The reason why the United States has been able to fuel this global demand for dollars is linked to the need for other countries to own dollars in order to be able to buy oil and other goods. For example, if a Bolivian company exports bananas to Norway, the payment method requires the use of dollars. Norway must therefore own US currency to pay and receive the goods purchased. Similarly, the dollars Bolivia receives will be used to buy other necessities like oil from Venezuela. It may seem unbelievable, but practically all countries until a few years ago used US dollars to trade amongst each other, even countries that were anti-American and against US imperialist policies.

This continued use of the dollar has had some devastating effects on the globe. First of all, the intense use of the American currency, coupled with Nixon’s decisions, created an economic standard based on the dollar that soon replaced precious metals like gold, which had been the standard for the global economy for years. This has led to major instability and to economic systems that have in the proceeding years created disastrous financial policies, as seen in 2000 and 2008, for example. The main source of economic reliability transferred from gold to dollars, specifically to US treasury bills. This major shift allowed the Federal Reserve to print dollars practically without limit (as seen in recent years with interests rates for borrowing money from the FED at around 0%), well aware that the demand for dollars would never cease, this also keeping alive huge sectors of private and public enterprises (such as the fracking industry). This set a course for a global economic system based on financial instruments like derivatives and other securities instead of real, tangible goods like gold. In doing this for its own benefit, the US has created the conditions for a new financial bubble that could even bring down the entire world economy when it bursts.

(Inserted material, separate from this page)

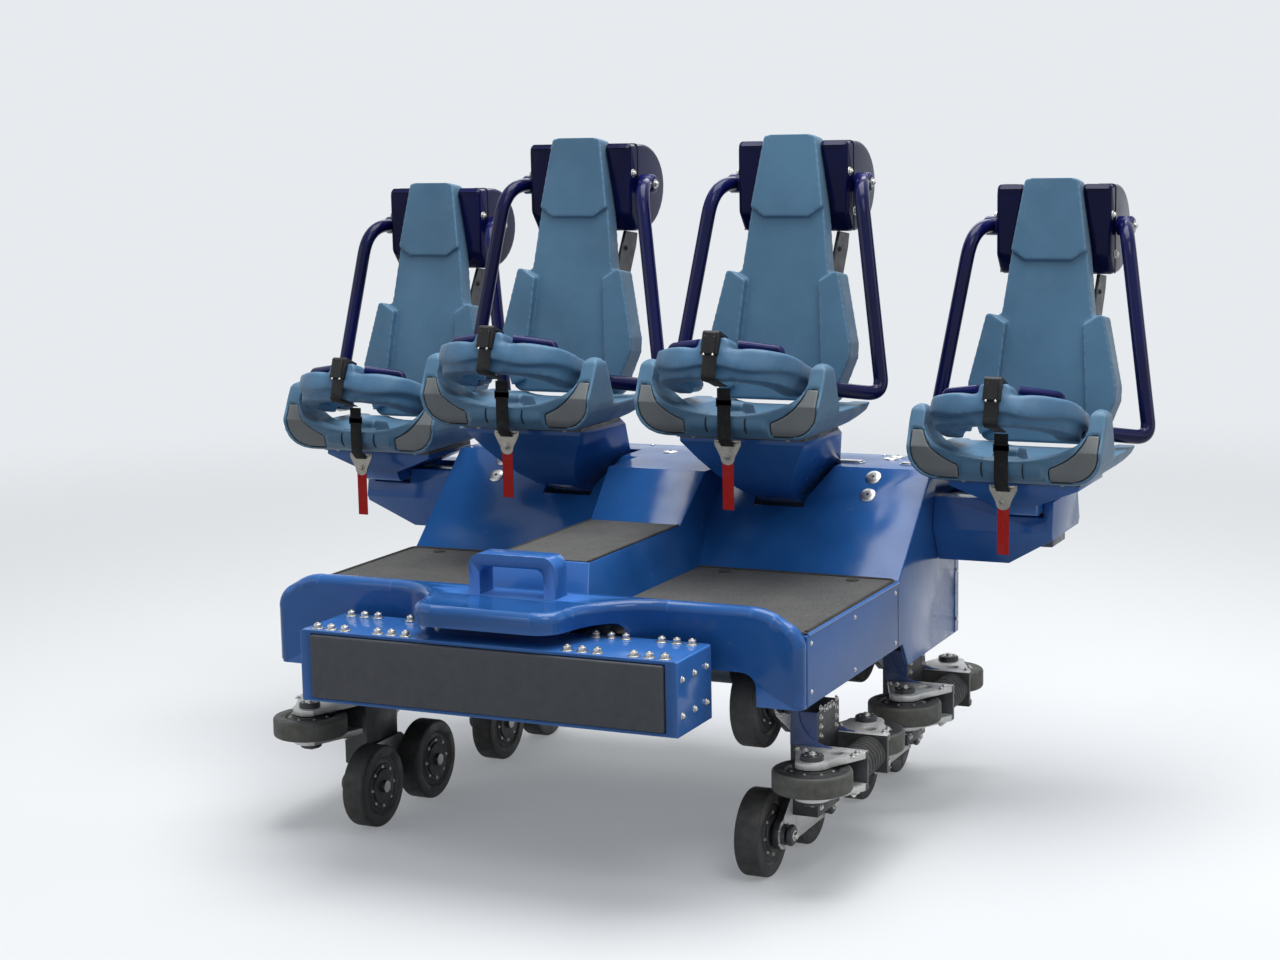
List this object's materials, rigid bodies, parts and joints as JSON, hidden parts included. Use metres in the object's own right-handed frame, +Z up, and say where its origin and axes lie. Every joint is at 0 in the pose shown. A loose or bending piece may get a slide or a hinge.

The United States found itself in the enviable position of being able to print pieces of paper (simply IOU’s) without any gold backing and then exchange them for real goods. This economic arrangement has allowed Washington to achieve an unparalleled strategic advantage over its geopolitical opponents (initially the USSR, now Russia and China), namely, a practically unlimited dollar-spending capacity even as it accumulates an astronomical public debt (about 21 trillion dollars). The destabilizing factor for the global economy has been Washington's ability to accumulate enormous amounts of public debt without having to worry about the consequences or even of any possible mistrust international markets may have for the dollar. Countries simply needed dollars for trade and bought US treasures to diversify their financial assets.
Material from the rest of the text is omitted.